LI Intel semifinalist Samantha Garvey no longer homeless

The Garveys in their new Bay Shore home.

The Garveys in their new Bay Shore home. (Jan 28, 2012). Photo Credit: Newsday/Karen Wiles Stabile

A Brentwood High School student who was living at a shelter when she was selected as a semifinalist in a national science competition has a home again.

Less than a month after the family was forced to relocate to a homeless shelter, Samantha Garvey and her parents, twin brother and sister Saturday moved into a Suffolk County-owned home in Bay Shore.

The family -- with Garvey's science teacher and mentor Rebecca Grella, 35 -- stepped across the threshold of the two-story, three-bedroom home.

The Brentwood High School senior, 18, said she was overwhelmed by the outpouring of generosity shown the family.

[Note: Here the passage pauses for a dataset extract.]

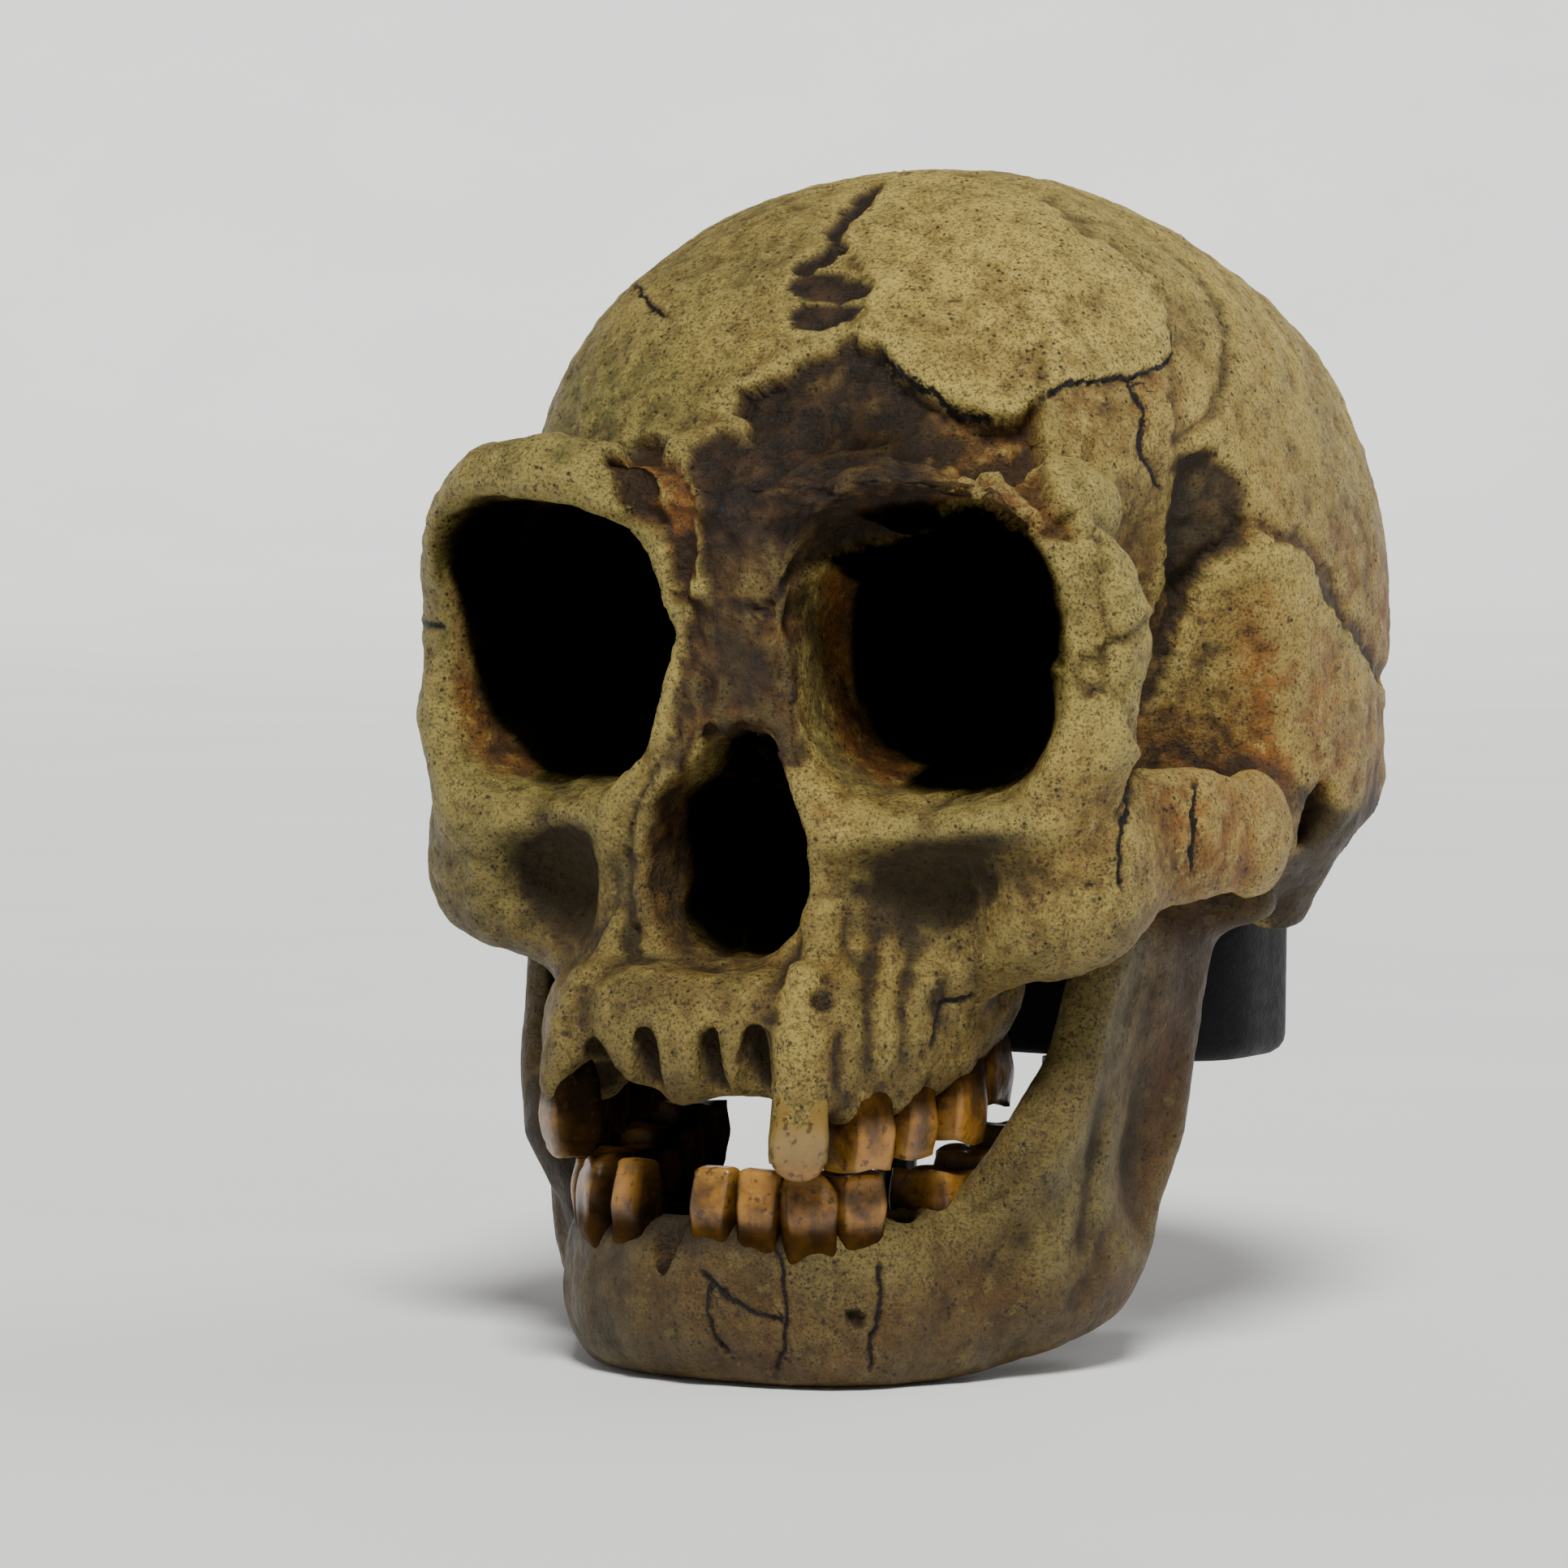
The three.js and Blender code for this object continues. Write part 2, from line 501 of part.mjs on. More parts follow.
// The stand: a dark padded block under the skull's base, on two rods and a small plate behind the jaw
const STAND = { block: [76.6, 31, 23.4], blockY: 87.5, blockTop: 6, round: 12, rod: 3, rodX: 13, rodY: 76 };
const PLATE = { wide: 36, deep: 14, thick: 3, round: 6.9, y: 73.5 };
function roundedSlab(wide, deep, thick, round, bevel) {
  const [w, d] = [wide / 2 - bevel, deep / 2 - bevel];
  const r = round - bevel;
  const outline = new THREE.Shape();
  outline.moveTo(w - r, -d);
  outline.absarc(w - r, -d + r, r, -Math.PI / 2, 0, false);
  outline.absarc(w - r, d - r, r, 0, Math.PI / 2, false);
  outline.absarc(-w + r, d - r, r, Math.PI / 2, Math.PI, false);
  outline.absarc(-w + r, -d + r, r, Math.PI, 1.5 * Math.PI, false);
  const options = { depth: thick - 2 * bevel, curveSegments: 3, bevelEnabled: bevel > 0 };
  Object.assign(options, { bevelThickness: bevel, bevelSize: bevel, bevelSegments: 1 });
  return new THREE.ExtrudeGeometry(outline, options).translate(0, 0, bevel);
}
const blockBottom = STAND.blockTop - STAND.block[2];
const padding = (grow) => {
  const [wide, deep, tall] = STAND.block.map((v) => v + 2 * grow);
  return roundedSlab(wide, deep, tall, STAND.round + grow, 3).translate(0, STAND.blockY, blockBottom - grow);
};
const plateTop = FLOOR_Z + PLATE.thick;
const rodLength = blockBottom - plateTop - 2 * GAP;

const wholeCranium = solid(skinOf(cranium, ...craniumGrid)).subtract(solid(padding(GAP)));
const bones = partCranium(largest(wholeCranium));
bones.maxilla = withTeeth(bones.maxilla, UPPER_TEETH, EMPTY_SOCKETS.upper, false);
bones.mandible = withTeeth(solid(skinOf(mandible, ...jawGrid)), LOWER_TEETH, EMPTY_SOCKETS.lower, true);

// The model, set down on its footprint
const COLOURS = {
  frontal: 0x9c9468, parietal_left: 0xb59c5f, parietal_right: 0xa39764, occipital: 0xb29a62,
  temporal_left: 0xb1894a, temporal_right: 0xa5854e, sphenoid: 0x8f7547, zygomatic_left: 0xa99763,
  zygomatic_right: 0x9b9062, maxilla: 0xa8905c, mandible: 0x9a7a48,
};
const model = new THREE.Group();
model.name = "skull";
const setDown = new THREE.Group();
model.add(setDown);
function place(name, geometry, color, roughness) {
  const mesh = new THREE.Mesh(geometry, new THREE.MeshStandardMaterial({ color, roughness, metalness: 0 }));
  mesh.name = name;
  setDown.add(mesh);
}
for (const [name, body] of Object.entries(bones)) place(name, geometryOf(body), COLOURS[name], 0.62);
place("stand_block", geometryOf(solid(padding(0))), 0x0b0b12, 0.55);
for (const [side, x] of [["left", STAND.rodX], ["right", -STAND.rodX]]) {
  const rod = new THREE.CylinderGeometry(STAND.rod, STAND.rod, rodLength, 12).rotateX(Math.PI / 2);
  rod.translate(x, STAND.rodY, plateTop + GAP + rodLength / 2);
  place(`stand_rod_${side}`, geometryOf(solid(rod)), 0x14141a, 0.4);
}
const plate = roundedSlab(PLATE.wide, PLATE.deep, PLATE.thick, PLATE.round, 0).translate(0, PLATE.y, FLOOR_Z);
place("stand_base", geometryOf(solid(plate)), 0x14141a, 0.4);

const extent = new THREE.Box3().setFromObject(setDown);
const middle = extent.getCenter(new THREE.Vector3());
setDown.position.set(-middle.x, -middle.y, -extent.min.z);

export default model;
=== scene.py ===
import json
import math

import bpy
import numpy as np
from bpy.props import FloatProperty, FloatVectorProperty, PointerProperty
from mathutils import Matrix, Vector

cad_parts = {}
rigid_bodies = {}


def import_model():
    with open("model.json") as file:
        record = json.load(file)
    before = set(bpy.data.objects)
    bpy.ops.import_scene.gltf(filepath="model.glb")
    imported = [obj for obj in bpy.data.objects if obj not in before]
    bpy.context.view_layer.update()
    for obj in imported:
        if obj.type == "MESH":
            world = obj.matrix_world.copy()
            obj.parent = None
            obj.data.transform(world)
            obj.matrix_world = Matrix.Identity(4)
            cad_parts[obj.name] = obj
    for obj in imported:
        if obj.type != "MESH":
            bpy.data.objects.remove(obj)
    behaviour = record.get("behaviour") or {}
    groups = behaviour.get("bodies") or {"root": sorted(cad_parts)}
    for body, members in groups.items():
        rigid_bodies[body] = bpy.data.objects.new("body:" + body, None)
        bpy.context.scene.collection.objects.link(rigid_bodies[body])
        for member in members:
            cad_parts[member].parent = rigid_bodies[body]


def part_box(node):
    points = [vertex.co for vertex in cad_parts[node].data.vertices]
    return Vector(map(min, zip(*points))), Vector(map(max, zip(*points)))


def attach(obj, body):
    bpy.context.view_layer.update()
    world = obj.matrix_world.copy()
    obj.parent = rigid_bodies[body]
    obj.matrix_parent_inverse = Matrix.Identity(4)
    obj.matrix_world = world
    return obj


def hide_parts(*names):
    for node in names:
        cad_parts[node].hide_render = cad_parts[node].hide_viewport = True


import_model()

bl_info = {
    "name": "Fossil Skull",
    "version": (1, 0, 0),
    "blender": (4, 5, 0),
    "location": "View3D > Sidebar > Skull",
    "description": "Builds a small fossil skull with its lower jaw on a plain display stand",
    "category": "Add Mesh",
}

# Lengths are in millimetres until a mesh is written, and are laid out from the lower edge of
# the nasal opening. The solids' box says how far that point is from the frame's origin.
MM = 0.001
PLATE_LOW, PLATE_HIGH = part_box("stand_base")
PLATE_MIDDLE_Y = 73.5
SHIFT = np.array([
    (PLATE_LOW[0] + PLATE_HIGH[0]) / 2 / MM,
    (PLATE_LOW[1] + PLATE_HIGH[1]) / 2 / MM - PLATE_MIDDLE_Y,
    54.5,
])
FLOOR_Z = -54.5


def clamp(t):
    return np.clip(t, 0.0, 1.0)


def smooth(low, high, t):
    t = clamp((t - low) / (high - low))
    return t * t * (3 - 2 * t)


def bell(t, width):
    return np.exp(-(t / width) ** 2)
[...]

"I was homeless, and I didn't have a house, and because of the kindness of all these strangers, I do -- I have a house!" she told a bevy of media, officials and local business owners who made donations to refurbish and furnish the Oakland Avenue home.

"I couldn't have gotten here without education -- you make the best of it because it's the end to so many things."

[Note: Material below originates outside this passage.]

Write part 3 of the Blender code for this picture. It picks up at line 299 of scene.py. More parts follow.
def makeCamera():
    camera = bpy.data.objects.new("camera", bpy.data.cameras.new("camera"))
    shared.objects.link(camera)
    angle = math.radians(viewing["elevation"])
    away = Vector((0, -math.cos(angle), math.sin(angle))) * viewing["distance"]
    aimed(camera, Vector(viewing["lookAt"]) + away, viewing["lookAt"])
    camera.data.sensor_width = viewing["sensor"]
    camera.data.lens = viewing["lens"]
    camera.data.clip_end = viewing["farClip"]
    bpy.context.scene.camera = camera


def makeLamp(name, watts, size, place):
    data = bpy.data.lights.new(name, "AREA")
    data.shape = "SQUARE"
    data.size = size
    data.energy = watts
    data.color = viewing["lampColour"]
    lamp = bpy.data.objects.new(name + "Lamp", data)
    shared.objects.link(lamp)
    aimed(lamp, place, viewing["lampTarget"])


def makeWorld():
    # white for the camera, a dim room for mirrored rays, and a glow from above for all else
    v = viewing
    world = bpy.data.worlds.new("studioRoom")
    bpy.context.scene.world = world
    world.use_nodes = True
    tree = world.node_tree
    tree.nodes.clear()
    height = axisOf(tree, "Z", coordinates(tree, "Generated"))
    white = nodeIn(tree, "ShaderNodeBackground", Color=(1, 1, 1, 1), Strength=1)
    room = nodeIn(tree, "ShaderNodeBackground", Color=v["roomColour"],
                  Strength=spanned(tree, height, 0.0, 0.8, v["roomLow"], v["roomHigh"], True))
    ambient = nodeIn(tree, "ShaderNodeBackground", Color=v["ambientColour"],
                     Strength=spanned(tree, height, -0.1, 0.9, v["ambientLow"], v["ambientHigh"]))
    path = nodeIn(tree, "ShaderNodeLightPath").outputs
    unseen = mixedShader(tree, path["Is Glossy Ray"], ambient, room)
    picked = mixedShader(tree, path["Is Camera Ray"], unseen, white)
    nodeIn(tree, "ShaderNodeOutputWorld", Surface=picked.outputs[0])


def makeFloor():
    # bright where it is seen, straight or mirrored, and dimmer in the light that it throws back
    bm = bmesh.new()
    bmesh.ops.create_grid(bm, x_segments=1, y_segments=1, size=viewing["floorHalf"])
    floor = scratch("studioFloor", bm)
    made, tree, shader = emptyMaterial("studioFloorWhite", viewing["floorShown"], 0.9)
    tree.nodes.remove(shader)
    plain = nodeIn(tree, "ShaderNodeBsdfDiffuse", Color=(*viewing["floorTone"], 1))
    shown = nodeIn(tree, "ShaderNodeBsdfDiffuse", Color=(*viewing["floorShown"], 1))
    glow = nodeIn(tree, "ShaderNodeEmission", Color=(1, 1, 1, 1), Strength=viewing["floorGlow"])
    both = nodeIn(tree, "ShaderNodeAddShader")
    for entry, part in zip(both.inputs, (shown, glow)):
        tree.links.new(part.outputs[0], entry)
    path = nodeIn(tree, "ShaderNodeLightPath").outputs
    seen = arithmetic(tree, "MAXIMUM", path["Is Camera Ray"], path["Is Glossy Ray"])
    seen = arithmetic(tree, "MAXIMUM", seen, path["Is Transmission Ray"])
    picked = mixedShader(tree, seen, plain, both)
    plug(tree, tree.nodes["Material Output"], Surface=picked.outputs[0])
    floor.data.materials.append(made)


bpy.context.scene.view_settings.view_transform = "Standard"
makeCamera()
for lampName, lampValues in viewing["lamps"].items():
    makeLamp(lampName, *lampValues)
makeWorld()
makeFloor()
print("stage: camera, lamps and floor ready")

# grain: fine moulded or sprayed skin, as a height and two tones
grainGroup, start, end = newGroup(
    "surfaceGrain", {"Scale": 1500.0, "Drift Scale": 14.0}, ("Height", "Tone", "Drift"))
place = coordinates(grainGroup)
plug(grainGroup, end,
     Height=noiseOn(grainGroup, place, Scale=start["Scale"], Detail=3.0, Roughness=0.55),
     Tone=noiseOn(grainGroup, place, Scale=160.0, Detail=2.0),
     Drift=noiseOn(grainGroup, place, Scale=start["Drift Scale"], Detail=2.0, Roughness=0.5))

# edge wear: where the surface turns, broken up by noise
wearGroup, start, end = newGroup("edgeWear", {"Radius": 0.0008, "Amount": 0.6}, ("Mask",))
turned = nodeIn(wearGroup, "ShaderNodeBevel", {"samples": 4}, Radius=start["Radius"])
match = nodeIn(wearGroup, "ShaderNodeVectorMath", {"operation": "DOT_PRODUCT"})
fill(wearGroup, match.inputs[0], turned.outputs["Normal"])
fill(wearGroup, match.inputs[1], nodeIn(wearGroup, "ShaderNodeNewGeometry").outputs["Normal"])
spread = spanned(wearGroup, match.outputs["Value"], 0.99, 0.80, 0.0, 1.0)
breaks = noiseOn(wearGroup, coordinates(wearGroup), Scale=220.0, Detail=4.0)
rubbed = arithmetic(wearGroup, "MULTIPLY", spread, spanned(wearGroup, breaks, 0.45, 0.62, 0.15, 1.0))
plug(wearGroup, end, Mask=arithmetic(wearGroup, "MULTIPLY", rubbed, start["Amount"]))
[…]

The family gathered out front for an official handover of keys by County Executive Steve Bellone, who praised Garvey's maturity in the wake of a "whirlwind" few weeks since the teen was named a semifinalist in the Intel Science Talent Search -- at which time the family's economic plight came to light.

In the days that followed, Garvey was not among the five Intel national finalists from Long Island, but she appeared on daytime television talk shows and was the guest of Rep. Steve Israel (D-Dix Hills) at the State of the Union address in Washington.

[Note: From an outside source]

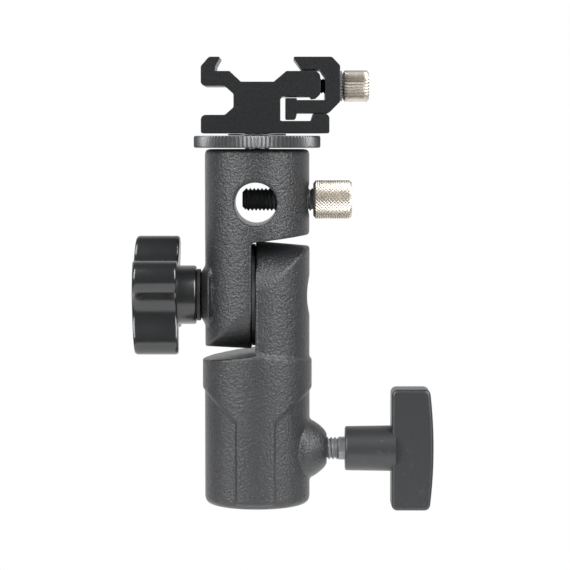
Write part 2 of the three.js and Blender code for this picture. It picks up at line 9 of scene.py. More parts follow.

The Garvey house is one of five properties now owned and operated by the county after the charity that ran them went under. They are being rented to low-income families, said chief deputy county executive Regina Calcaterra, who was instrumental in readying the home and who spent some of her own childhood homeless and in foster care.

Calcaterra said the home became available last month after the previous tenant was evicted, leaving the house in disrepair. Local companies donated carpets, other flooring and furnishings.

County officials have said the Garveys did not receive special treatment. Gregory Blass, commissioner of the county Department of Social Services, said earlier this month that the Suffolk doesn't keep lists of people in waiting, and no one was cast aside for the Garveys to be placed in the home. The agency matches families and individuals with homes as soon as dwellings become available, based on a variety of factors, he said.

As do all tenants of the five properties, Samantha's parents, Leo and Olga Garvey, will pay 30 percent of their total income in rent, minus the cost of utilities, Calcaterra said. Leo Garvey drives a cab and Olga Garvey works as a nurse's aide, officials said.

The high school senior will not get her own room, however -- that privilege falls to Kenneth, her 13-year-old brother; Garvey will share a room with her sister, Kenneth's twin, Erika.

That didn't seem to bother her Saturday. Garvey said having a new home is "completely surreal. I can't be more grateful."